Pemprov Bali Tegaskan Pengendalian Ketat Pemanfaatan Hutan Lindung Demi Kelestarian Alam Pulau Dewata
Denpasar – Pemerintah Provinsi Bali menegaskan kembali pentingnya pengendalian pemanfaatan hutan lindung, khususnya pada areal perhutanan sosial.
Penegasan ini dituangkan dalam Surat Edaran Dinas Kehutanan dan Lingkungan Hidup (DKLH) Provinsi Bali Nomor B.24.500.4/4985/PDAS.PM/DKLH yang menekankan agar seluruh kegiatan pemanfaatan hutan tetap berpedoman pada aturan perundang-undangan yang berlaku.
Kepala DKLH Provinsi Bali, I Made Rentin, mengatakan, pemanfaatan kawasan hutan lindung wajib mengutamakan fungsi utamanya sebagai pelindung sistem penyangga kehidupan.

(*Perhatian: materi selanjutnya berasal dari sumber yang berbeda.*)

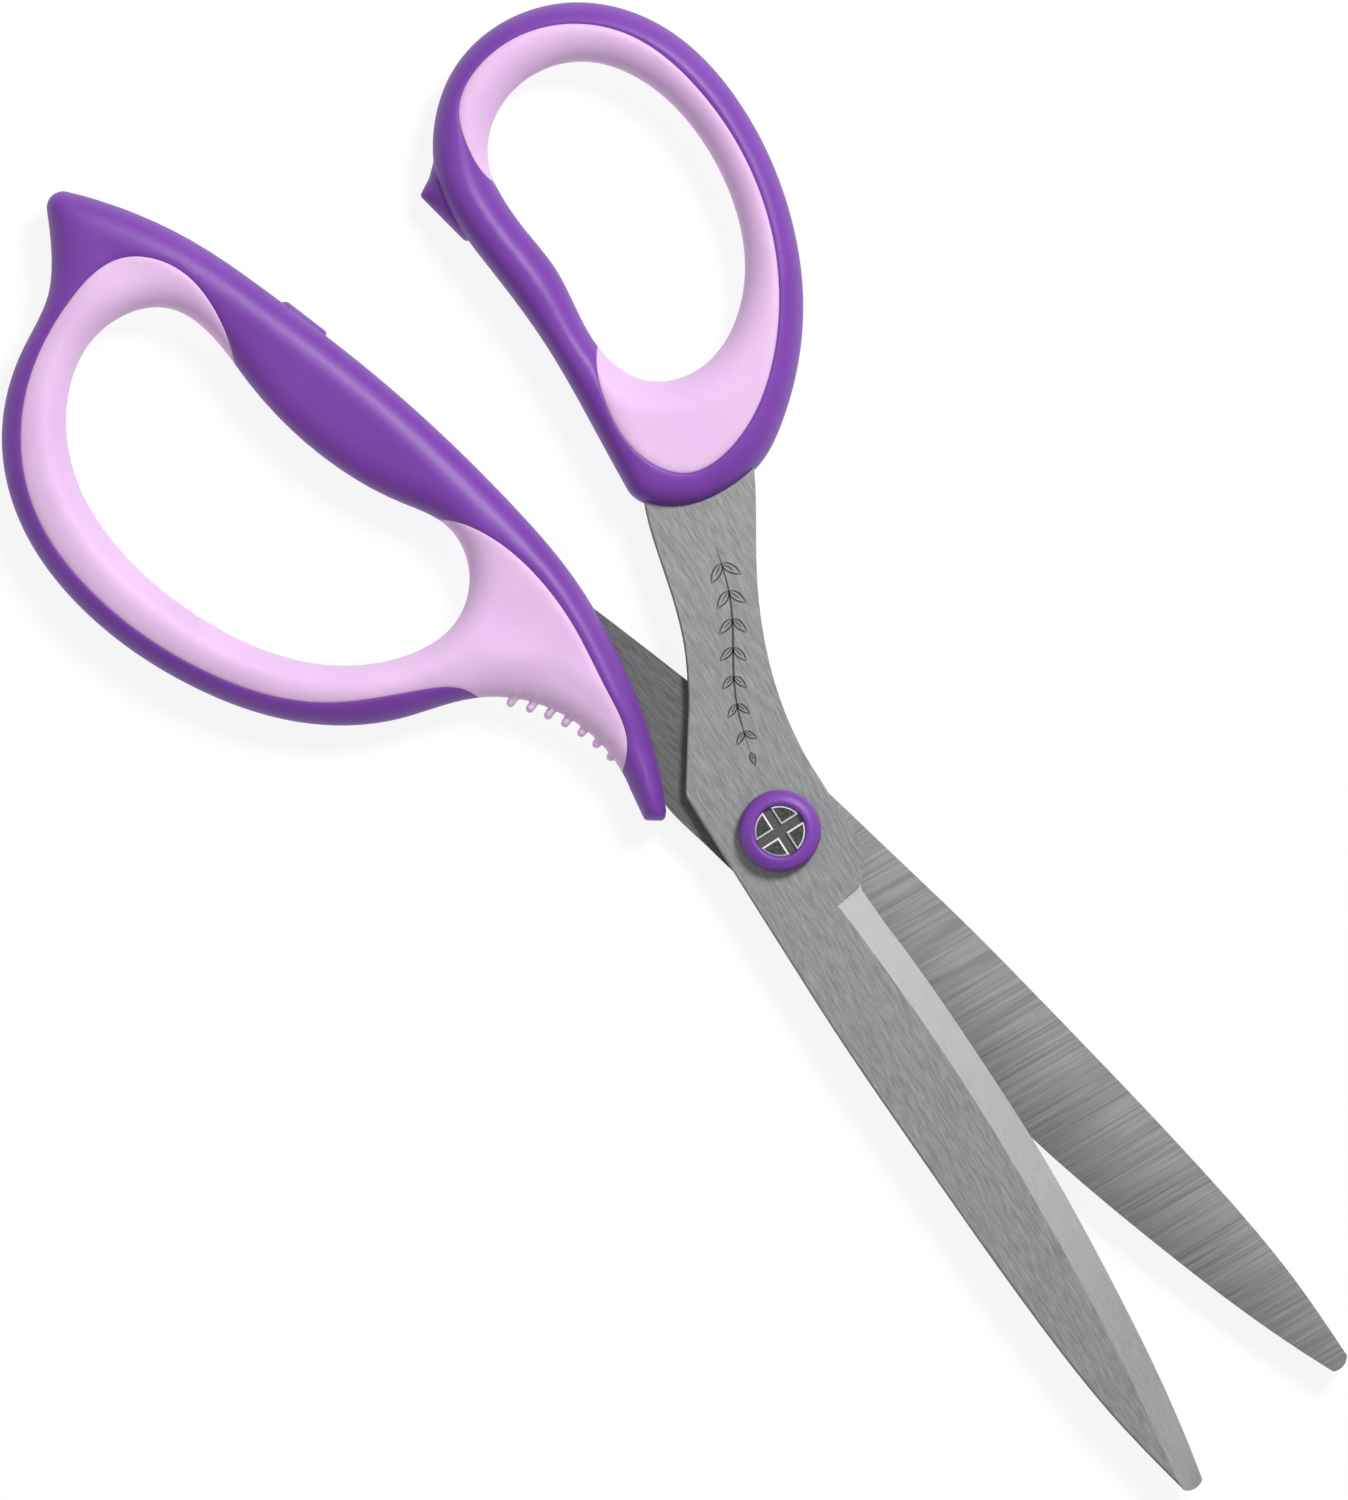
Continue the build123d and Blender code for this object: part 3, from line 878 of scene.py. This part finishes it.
def thumb_steel():
    """Upper blade: brushed lengthwise on its outer face and bevel, ground crosswise on its inner face."""
    n = Nodes("thumb_steel")
    flat, bevel = faces(n, 1)
    inner = brushed(n, REST_TURN + GROUND_TURN, GROUND, THUMB_INNER_SHADE)
    outer = brushed(n, REST_TURN + BRUSHED_TURN, BRUSHED, OUTER_SHADE)
    ground = brushed(n, REST_TURN + BEVEL_TURN, BRUSHED, BEVEL_SHADE, BEVEL_ROUGH)
    return steel_surface(n, [(1.0, *inner), (flat, *outer), (bevel, *ground)])


def finger_steel():
    """Lower blade: its inner face, which looks up, is ground crosswise and has painted shade towards its
    edge; the rest is brushed lengthwise, with painted shade on the tang.
    """
    n = Nodes("finger_steel")
    flat, bevel = faces(n, -1)
    light, height, rough = brushed(n, GROUND_TURN, GROUND, FINGER_INNER_SHADE)
    outer = brushed(n, BRUSHED_TURN, BRUSHED, OUTER_SHADE)
    tang_painted_shade = brushed(n, BRUSHED_TURN, BRUSHED, TANG_PAINTED_SHADE)
    ground = brushed(n, BEVEL_TURN, BRUSHED, BEVEL_SHADE, BEVEL_ROUGH)
    # Painted shade: the inner face's colour is darkened from the spine towards the edge
    y = n.add("ShaderNodeSeparateXYZ", {0: n.place()}).outputs["Y"]
    low, high = (corner.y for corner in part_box("finger_blade"))
    spine = n.math("DIVIDE", n.math("SUBTRACT", y, low), high - low)
    fall = n.ramp(spine, [(place, (share, share, share)) for place, share in (EDGE_PAINTED_SHADE, SPINE_PAINTED_SHADE)])
    inner = n.add("ShaderNodeVectorMath", {0: light, 1: fall}, operation="MULTIPLY").outputs[0], height, rough
    # Painted shade: the tang, behind the pivot, gets the darker grey
    x = n.add("ShaderNodeSeparateXYZ", {0: n.place()}).outputs["X"]
    tang = n.math("LESS_THAN", x, 0.0)
    return steel_surface(n, [(1.0, *inner), (tang, *tang_painted_shade), (flat, *outer), (bevel, *ground)])


def pivot_steel(name, top):
    """Steel of the screw or nut, painted by facing: dark mottled faces as painted reflection, lighter slots,
    and a painted highlight on the edges.
    """
    n = Nodes(name)
    spot = n.place()
    grain = n.noise(spot, SCREW_GRAIN, 4, 0.7)
    fine = n.noise(spot, SCREW_FINE, 3, 0.6)
    mottled = n.tone(grain, SCREW_FACE_PAINTED_DARK)
    slot = n.tone(fine, SCREW_SLOT)
    painted_highlight = n.tone(fine, SCREW_EDGE_PAINTED_HIGHLIGHT)
    normal = n.add("ShaderNodeTexCoord").outputs["Normal"]
    up = n.add("ShaderNodeSeparateXYZ", {0: normal}).outputs["Z"]
    level = n.add("ShaderNodeSeparateXYZ", {0: spot}).outputs["Z"]
    # Edges that face half up get the painted highlight: near-white colour and less metal
    edge = n.math("MULTIPLY", n.math("GREATER_THAN", up, 0.3), n.math("LESS_THAN", up, 0.9))
    deep = n.math("LESS_THAN", level, (top - SLOT_DEPTH) * MM)
    n.set("Base Color", n.blend(edge, n.blend(deep, mottled, slot), painted_highlight))
    n.set("Metallic", n.math("SUBTRACT", 1.0, n.math("MULTIPLY", edge, 0.85)))
    n.set("Roughness", n.scaled(grain, *SCREW_ROUGH))
    n.bump(grain, *SCREW_BUMP)
    return n.material


def etched_line():
    """Dark, matt floor of an etched line."""
    n = Nodes("etched_line")
    grain = n.noise(n.place(), ETCHED_GRAIN, 3, 0.6)
    n.set("Base Color", n.tone(grain, ETCHED))
    n.set("Roughness", n.scaled(grain, *ETCHED_ROUGH))
    n.bump(grain, *ETCHED_BUMP)
    return n.material


def floor_paper():
    """Plain pale backdrop."""
    n = Nodes("pale_floor")
    cloud = n.noise(n.place(), FLOOR_CLOUD, 2)
    n.set("Base Color", n.tone(cloud, FLOOR_PAPER))
    n.set("Roughness", 0.9)
    n.set("Specular IOR Level", 0.1)
    n.set("Emission Color", (1, 1, 1, 1))
    n.set("Emission Strength", 0.87)
    return n.material


# Handles. Rounding of a face from its outer edge and from its hole, in millimetres
FINGER_OUTER_ARC = 8.0
FINGER_HOLE_ARC = 5.0
THUMB_OUTER_ARC = 5.4
THUMB_HOLE_ARC = 6.5

# The finger bow's outer rounding changes by this much along its top bar, at its neck and at its ribs
TOP_ARC = -2.6
NECK_ARC = -0.6
RIBS_ARC = 4.0

# Its top bar has a crest near the edge and falls away from it, in shares of the thickness
FINGER_BASE = 0.93
FALL_SLOPE = 0.02
FALL_START, FALL_REACH = 5.0, 12
CREST_RISE = 0.07
CREST_PLACE, CREST_WIDTH = 2.0, 1.6

# Where the bow's top bar, neck and ribs start and where they are fully there, along x or y. The ribs also
# have a start along -x and along -y
TOP_Y = (-14, -4)
NECK_X = (-66, -45)
RIBS_X_FROM = (-48, -40)
RIBS_X_BACK = (16, 24)
RIBS_Y_DOWN = (2, 6)


def finger_shape(points, rims):
    """Thickness share of the finger bow: a ridge along the top bar, falling away to the hole, and a
    scoop at the ribs."""
    x, y = points.T
    outer, hole = (smooth_distance(points, rim) for rim in rims)
    top = eased(y, *TOP_Y)
    neck = top * eased(x, *NECK_X)
    ribs = eased(x, *RIBS_X_FROM) * eased(-x, *RIBS_X_BACK) * eased(-y, *RIBS_Y_DOWN)
    arc = FINGER_OUTER_ARC + TOP_ARC * top + NECK_ARC * neck + RIBS_ARC * ribs
    fall = FALL_SLOPE * top * np.clip(outer - FALL_START, 0, FALL_REACH)
    crest = CREST_RISE * neck * np.exp(-((outer - CREST_PLACE) / CREST_WIDTH) ** 2)
    return dome(outer, arc) * dome(hole, FINGER_HOLE_ARC) * (FINGER_BASE - fall + crest)


def thumb_shape(points, rims):
    """Thickness share of the thumb ring."""
    outer, hole = (smooth_distance(points, rim) for rim in rims)
    return dome(outer, THUMB_OUTER_ARC) * dome(hole, THUMB_HOLE_ARC)


purple = hard_plastic()
pink = soft_plastic()
finger_hard, finger_soft, finger_rims = handle_shells("finger_handle", "finger_grip", finger_shape)
thumb_hard, thumb_soft, thumb_rims = handle_shells("thumb_handle", "thumb_grip", thumb_shape)
piece("finger_handle_shell", finger_hard, purple, "finger_half", "hard_plastic", "finger_handle")
piece("finger_grip_skin", finger_soft, pink, "finger_half", "soft_grip", "finger_grip")
piece("thumb_handle_shell", thumb_hard, purple, "thumb_half", "hard_plastic", "thumb_handle")
piece("thumb_grip_skin", thumb_soft, pink, "thumb_half", "soft_grip", "thumb_grip")
finger_stop = stop_mesh("finger_handle", finger_rims, finger_shape, **FINGER_STOP)
thumb_stop = stop_mesh("thumb_handle", thumb_rims, thumb_shape, **THUMB_STOP)
piece("finger_stop_pad", finger_stop, purple, "finger_half", "hard_plastic")
piece("thumb_stop_wedge", thumb_stop, purple, "thumb_half", "hard_plastic")
collar = collar_mesh("pivot_collar", SCREW_RADIUS + SCREW_GAP)
piece("collar_dome", collar, purple, "finger_half", "hard_plastic", "pivot_collar")
piece("etched_sprig", sprig_mesh(), etched_line(), "thumb_half", "blade_steel")


def dress(node, material):
    """Give a CAD node its finish."""
    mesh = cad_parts[node].data
    mesh.materials.clear()
    mesh.materials.append(material)


dress("finger_blade", finger_steel())
dress("thumb_blade", thumb_steel())
dress("rear_collar", purple)
dress("pivot_screw", pivot_steel("screw_steel", SCREW_TOP))
dress("pivot_nut", pivot_steel("nut_steel", SCREW_TOP))


# Stage, light and camera, in metres and watts
FLOOR_REACH = 6.0
FLOOR_GAP = 0.0002
WORLD_LIGHT = 0.33
KEY = {"place": (-0.11, 0.73, 0.945), "size": 0.35, "power": 12.6}
FILL = {"place": (-0.5, -0.5, 0.9), "size": 0.8, "power": 0.9}


def stage_floor():
    """Large flat floor just below the part."""
    mesh = bpy.data.meshes.new("floor")
    corners = [(x * FLOOR_REACH, y * FLOOR_REACH, 0) for x, y in ((-1, -1), (1, -1), (1, 1), (-1, 1))]
    mesh.from_pydata(corners, [], [(0, 1, 2, 3)])
    floor = bpy.data.objects.new("floor", mesh)
    floor.location.z = CAD_LOW.z - FLOOR_GAP
    bpy.context.scene.collection.objects.link(floor)
    mesh.materials.append(floor_paper())


def area_light(name, place, size, power):
    """Round lamp that faces the pivot."""
    light = bpy.data.lights.new(name, "AREA")
    light.shape = "DISK"
    light.size = size
    light.energy = power
    lamp = bpy.data.objects.new(name, light)
    lamp.location = place
    lamp.rotation_euler = (-Vector(place)).to_track_quat("-Z", "Y").to_euler()
    bpy.context.scene.collection.objects.link(lamp)


def soft_world(strength):
    """Even white light from all round."""
    world = bpy.data.worlds.new("studio")
    world.use_nodes = True
    world.node_tree.nodes["Background"].inputs["Color"].default_value = (1, 1, 1, 1)
    world.node_tree.nodes["Background"].inputs["Strength"].default_value = strength
    bpy.context.scene.world = world


def camera():
    """Camera that looks straight down and frames the part as in the photograph."""
    data = bpy.data.cameras.new("camera")
    eye = bpy.data.objects.new("camera", data)
    eye.location = (VIEW_CENTRE.x, VIEW_CENTRE.y, CAMERA_HEIGHT)
    eye.rotation_euler = (0, 0, VIEW_ROLL)
    data.sensor_width = SENSOR
    data.lens = SENSOR * (CAMERA_HEIGHT - HANDLE_MID * MM) / VIEW_HEIGHT
    data.clip_start = 0.05
    data.clip_end = 50
    bpy.context.scene.collection.objects.link(eye)
    bpy.context.scene.camera = eye


stage_floor()
soft_world(WORLD_LIGHT)
area_light("key", **KEY)
area_light("fill", **FILL)
camera()
bpy.context.scene.view_settings.view_transform = "Standard"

“Kegiatan pemanfaatan kawasan, jasa lingkungan, maupun hasil hutan bukan kayu harus berlandaskan prinsip kelestarian dan tidak menimbulkan kerusakan pada tutupan lahan serta ekosistem,” ujarnya, Minggu (12/10/2025).
Rentin menjelaskan, surat edaran tersebut diterbitkan sebagai langkah pengendalian terhadap dinamika pengelolaan perhutanan sosial di lapangan. Pemerintah ingin memastikan bahwa seluruh kegiatan di kawasan hutan lindung tetap memperhatikan fungsi ekologisnya dan tidak mengarah pada perubahan fungsi lahan.
Menurutnya, kegiatan yang diperbolehkan bagi pemegang Persetujuan Pengelolaan Perhutanan Sosial (PPPS) hanyalah yang tercantum dalam Rencana Kelola Perhutanan Sosial (RKPS).
Dokumen ini harus terlebih dahulu dinilai oleh Kepala UPTD Kesatuan Pengelolaan Hutan, disahkan oleh Kepala Balai Perhutanan Sosial Denpasar, dan diketahui oleh Kepala DKLH Provinsi Bali.
Adapun pola pemanfaatan yang disarankan, lanjut Rentin, adalah wanatani (agroforestry) dengan penggunaan tanaman pokok kehutanan dan/atau Multi Purpose Tree Species (MPTS) dengan proporsi sedikitnya 60 persen.
“Jenis tanaman yang digunakan sebaiknya tanaman berkayu, berumur panjang, berakar dalam, dan memiliki evapotranspirasi rendah. Diutamakan tanaman penghasil getah, buah, kulit, atau kayu-kayuan,” jelasnya.
Ia menegaskan, pemanfaatan kawasan hutan lindung tidak diperbolehkan menanam tanaman umbi-umbian atau tanaman lain yang berpotensi merusak tanah dan lantai hutan. Aktivitas seperti pembukaan lahan, penebangan pohon, maupun pembangunan sarana yang dapat mengubah bentang alam juga dilarang keras.
Selain itu, pemegang PPPS dilarang memindahtangankan, menyewakan, atau menggunakan areal perhutanan sosial untuk kepentingan lain di luar ketentuan yang berlaku.
“Semua ini merupakan bagian dari komitmen Pemprov Bali menjaga kelestarian hutan lindung agar tetap menjadi penyangga kehidupan dan sumber keseimbangan ekologis di Pulau Dewata,” tutup Rentin.